(Scripts that build objects)
================

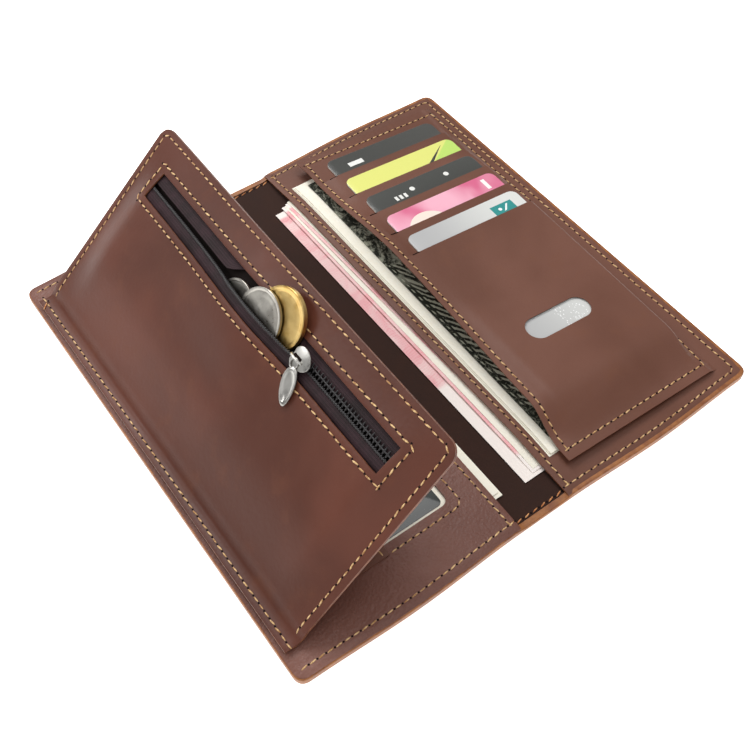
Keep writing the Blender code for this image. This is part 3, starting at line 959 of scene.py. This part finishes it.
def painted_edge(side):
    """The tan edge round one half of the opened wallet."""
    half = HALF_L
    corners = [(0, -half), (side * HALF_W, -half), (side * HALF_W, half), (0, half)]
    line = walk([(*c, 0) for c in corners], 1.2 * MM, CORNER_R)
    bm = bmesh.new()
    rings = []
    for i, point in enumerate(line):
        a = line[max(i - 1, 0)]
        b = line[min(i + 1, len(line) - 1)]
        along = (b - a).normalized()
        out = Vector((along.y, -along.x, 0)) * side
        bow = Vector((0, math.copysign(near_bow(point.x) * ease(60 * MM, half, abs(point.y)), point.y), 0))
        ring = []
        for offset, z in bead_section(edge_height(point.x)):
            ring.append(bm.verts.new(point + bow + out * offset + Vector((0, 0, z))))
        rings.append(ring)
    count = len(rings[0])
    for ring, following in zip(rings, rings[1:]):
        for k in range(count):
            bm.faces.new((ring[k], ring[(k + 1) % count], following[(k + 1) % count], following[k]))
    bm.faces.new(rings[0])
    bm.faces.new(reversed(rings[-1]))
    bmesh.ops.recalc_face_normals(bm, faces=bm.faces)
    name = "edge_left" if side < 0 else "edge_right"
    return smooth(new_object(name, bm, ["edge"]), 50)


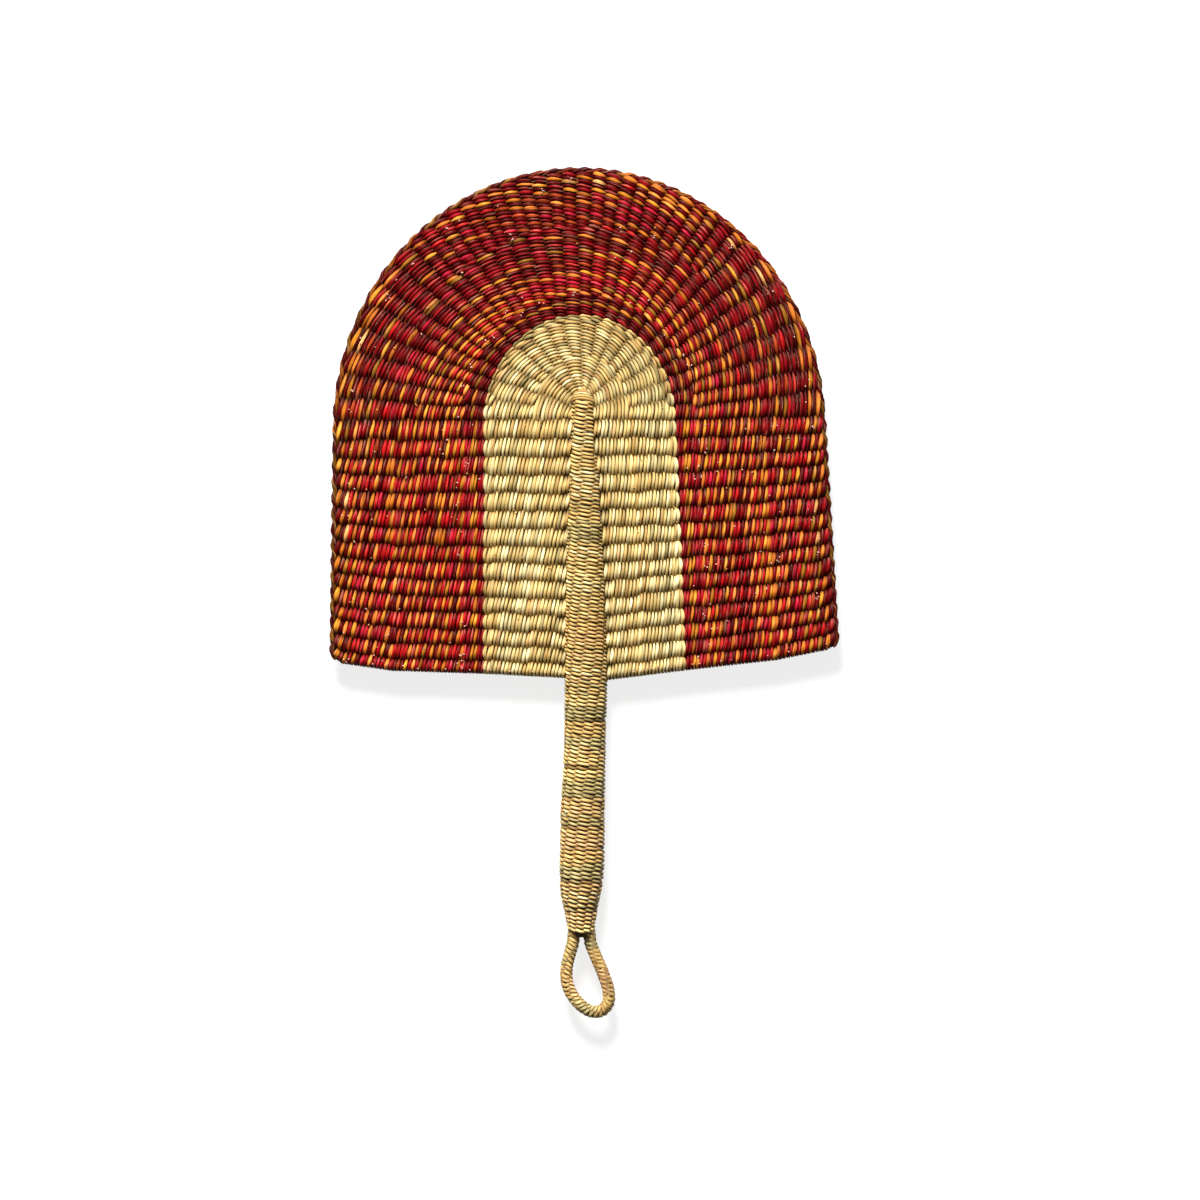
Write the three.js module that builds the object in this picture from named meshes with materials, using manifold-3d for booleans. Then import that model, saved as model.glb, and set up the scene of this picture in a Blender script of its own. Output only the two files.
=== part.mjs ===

================

[WRITTEN EXERCISE] Make an exact copy of every line in the data.

[RESPONSE TO THE TASK]
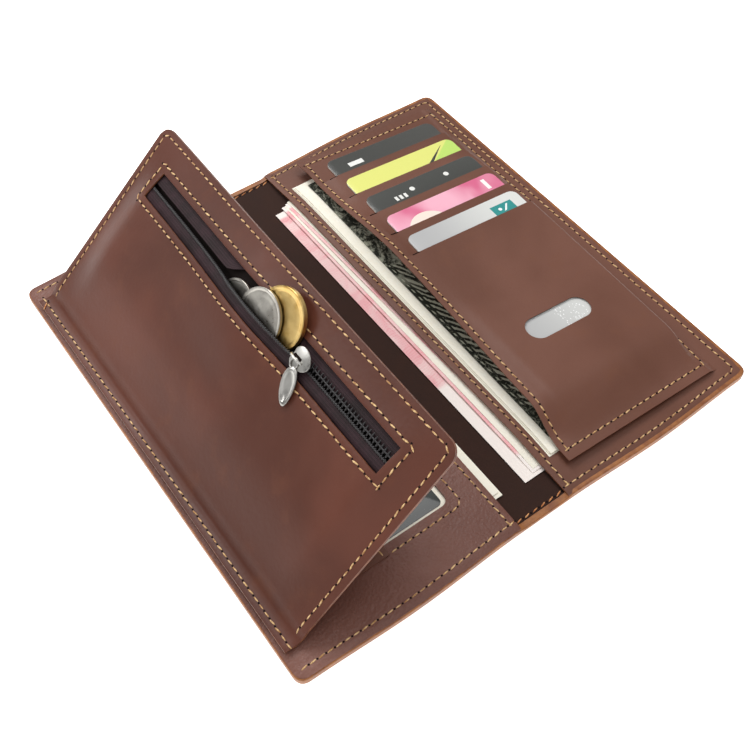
Keep writing the Blender code for this image. This is part 3, starting at line 959 of scene.py. This part finishes it.
def painted_edge(side):
    """The tan edge round one half of the opened wallet."""
    half = HALF_L
    corners = [(0, -half), (side * HALF_W, -half), (side * HALF_W, half), (0, half)]
    line = walk([(*c, 0) for c in corners], 1.2 * MM, CORNER_R)
    bm = bmesh.new()
    rings = []
    for i, point in enumerate(line):
        a = line[max(i - 1, 0)]
        b = line[min(i + 1, len(line) - 1)]
        along = (b - a).normalized()
        out = Vector((along.y, -along.x, 0)) * side
        bow = Vector((0, math.copysign(near_bow(point.x) * ease(60 * MM, half, abs(point.y)), point.y), 0))
        ring = []
        for offset, z in bead_section(edge_height(point.x)):
            ring.append(bm.verts.new(point + bow + out * offset + Vector((0, 0, z))))
        rings.append(ring)
    count = len(rings[0])
    for ring, following in zip(rings, rings[1:]):
        for k in range(count):
            bm.faces.new((ring[k], ring[(k + 1) % count], following[(k + 1) % count], following[k]))
    bm.faces.new(rings[0])
    bm.faces.new(reversed(rings[-1]))
    bmesh.ops.recalc_face_normals(bm, faces=bm.faces)
    name = "edge_left" if side < 0 else "edge_right"
    return smooth(new_object(name, bm, ["edge"]), 50)


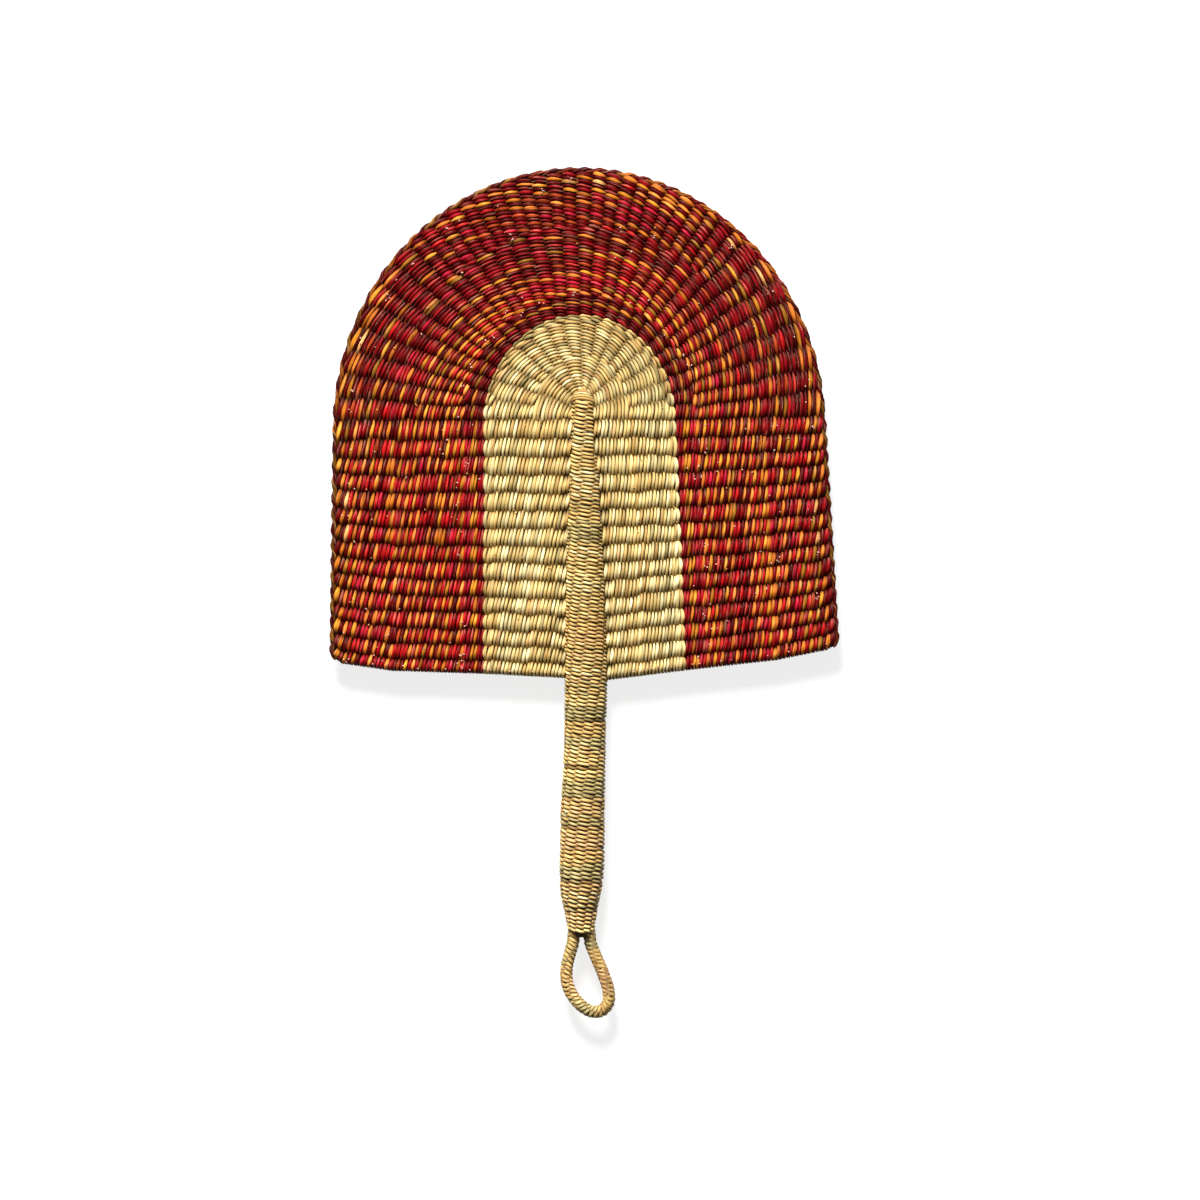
Write the three.js module that builds the object in this picture from named meshes with materials, using manifold-3d for booleans. Then import that model, saved as model.glb, and set up the scene of this picture in a Blender script of its own. Output only the two files.
=== part.mjs ===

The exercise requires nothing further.